Recently our new Pope Francis was asked in an interview, “Who is Jorge Mario Bergoglio?” That is his given name. He answered starkly, “I am a sinner. This is the most accurate definition. It is not a figure of speech. I am a sinner.” With that simple statement, Pope Francis presented himself squarely in the midst of all of us.

While Pope Francis may not have ever sat in a pew the morning after too many Schell’s, he bound himself with me, a fellow sinner. Sin binds all of us. It is why we shouldn’t be too harsh with each other. We are all on the journey, some of us in the smooth center, some on the gravelly shoulder, and some trying to navigate the ditch.

Did I feel guilty that Sunday morn in my pew? A little. More sheepish really. Borrowing from Britney Spears, “Oops, I did it again.” I tell God, “That’s it. I’m done. I’ll never drink again.” Alas, we’ve had this conversation before. God doesn’t believe me. I guess we’ll continue the work of improving me, two steps forward, one step back.

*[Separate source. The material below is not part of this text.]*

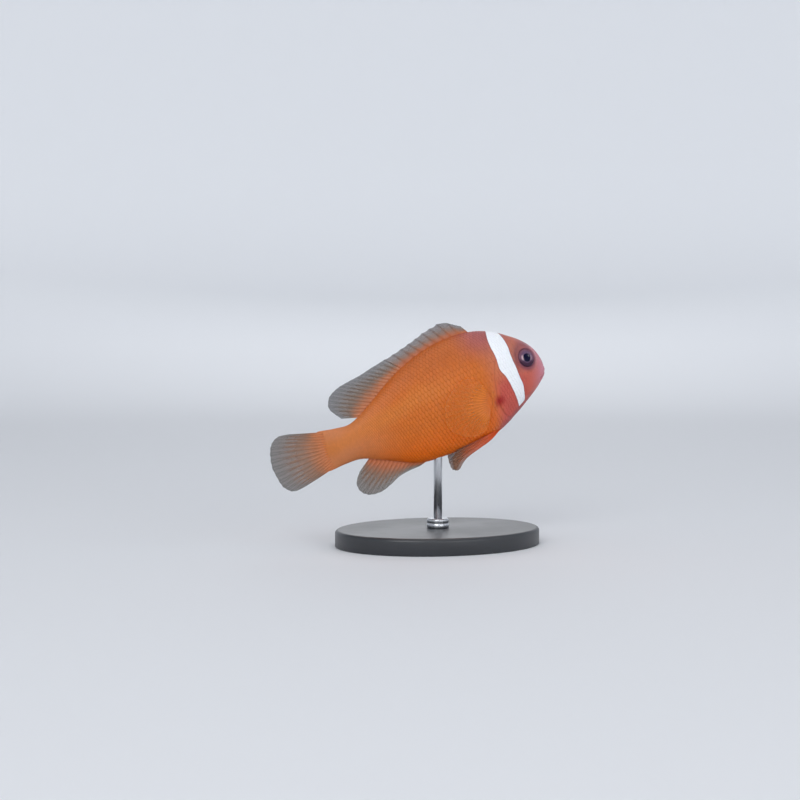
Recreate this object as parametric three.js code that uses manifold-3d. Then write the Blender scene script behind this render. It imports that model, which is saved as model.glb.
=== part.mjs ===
// A young tomato clownfish at life size, swimming with its nose up and its body in a gentle bend,
// held over an oval base by one steel rod.
//
// Frame: millimetres, +X the way the fish swims, +Y its left, +Z up. The origin is the middle of the
// underside of the base, straight below the rod.
//
// The fish is first described straight and level, in standard lengths: s runs along the spine from 0
// at the snout to 1 at the root of the tail fin, y is to the left and z is up from the spine. place()
// then lays the spine on an arc, tips the nose up and gives millimetres.

import * as THREE from "three";
import { mergeVertices } from "three/addons/utils/BufferGeometryUtils.js";
import Module from "manifold-3d";

const wasm = await Module();
wasm.setup();
const { degToRad, lerp } = THREE.MathUtils;

// ---- Driving dimensions -----------------------------------------------------------------------

const STANDARD_LENGTH = 60; // mm, snout to the root of the tail fin
const GAP = 0.3 / STANDARD_LENGTH; // clearance between neighbouring pieces
const NOSE_UP = degToRad(19);
const HEAD_TURN = degToRad(11); // heading of the snout, to the left of +X
const TAIL_TURN = degToRad(-13); // heading at the root of the tail fin
const SPINE_MIDDLE = 0.5; // the point of the spine that the pose turns about
const MIDDLE_AHEAD = 1.3; // mm, that point ahead of the rod
const MIDDLE_HEIGHT = 32; // mm, and above the floor

// The body's outline at each station: s, height of the back, height of the belly, half width.
const STATIONS = [
  [0, -0.004, -0.004, 0],
  [0.012, 0.063, -0.031, 0.024],
  [0.035, 0.104, -0.049, 0.04],
  [0.075, 0.1445, -0.0725, 0.056],
  [0.13, 0.183, -0.099, 0.072],
  [0.2, 0.2235, -0.131, 0.086],
  [0.3, 0.2545, -0.168, 0.096],
  [0.42, 0.261, -0.178, 0.095],
  [0.54, 0.242, -0.178, 0.085],
  [0.66, 0.197, -0.166, 0.069],
  [0.78, 0.128, -0.112, 0.05],
  [0.88, 0.078, -0.07, 0.034],
  [0.94, 0.081, -0.068, 0.026],
  [1, 0.091, -0.074, 0.018],
];
const WIDEST_AT = 0.47; // height of the widest line, as a share of the depth of the body
const BACK_TAPER = 1.12; // over 1 narrows the section towards the back
const BELLY_TAPER = 0.98; // under 1 rounds it towards the belly

// The gill opening parts the head from the trunk: s at the nape, at the side and at the throat.
const NAPE = 0.245;
const GILL_OPENING = 0.3;
const THROAT = 0.2;
const GILL_CURVE = 1.4; // how the opening bends between them
const GILL_CORE = 0.27; // s on the spine
const TAIL_STALK_FROM = 0.86;
const TAIL_STALK_TO = 0.995;
const BODY_SIDES = 32;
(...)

A little guilt can be useful. At times in my life, guilt has propelled me to work on some behavior of mine. Guilt can be the “push” from the person I am to the “pull” of the person I want to be. Can guilt be harmful? No doubt there are cases where that is true. Guilt is central to a number of psychological disorders that we would not wish on anyone. If one becomes so racked with guilt that they are incapacitated, no good comes of that.

Of course, we Catholics and “guilt” have been linked forever. There is an entire cottage industry of humor built around it. The irony is that we have a sacrament devoted to forgiveness, the Sacrament of Reconciliation, or just “Confession.” I know this one seems strange to my non-Catholic friends. But it works for me. I compare it to making my marriage work. Somewhere in the early years, I had to learn to say, “I’m sorry,” out loud and with feeling.

Notions of sin and guilt aren’t unique to Catholics. We share with every religion the concept that there are standards that are beyond merely our will. These are standards that come to us from outside of our lives and outside of this time and place. A Buddhist might call it living an inauthentic life. A Hindu might speak of actions against Dharma, or a moral order. I am a Christian and ill behavior is a sin.

Back at my recent Sunday Mass, I sit with my slight physical affliction. This is a small town; I can look around and know most of the people. I could tell you some of the sins of my fellow worshippers. But we are told to ignore the sliver in our brother’s eye and to worry about the log in our own eye.

That is good advice. It is especially so in a world where I can turn on the TV and watch the next spectacular sinner who has the attention of the news channels. Part of the attraction of these sins-turned-media-events is that we can all feel better about ourselves. “Well, at least I didn’t poison my wife and feed her to the Great Dane, all the while I was carrying on with a 20-year old stripper that I met on a meth run with my toddler. Hey, I’m not so bad!”

On one fall morning, the log in my eye was obvious. It felt like the log banged me upside the head.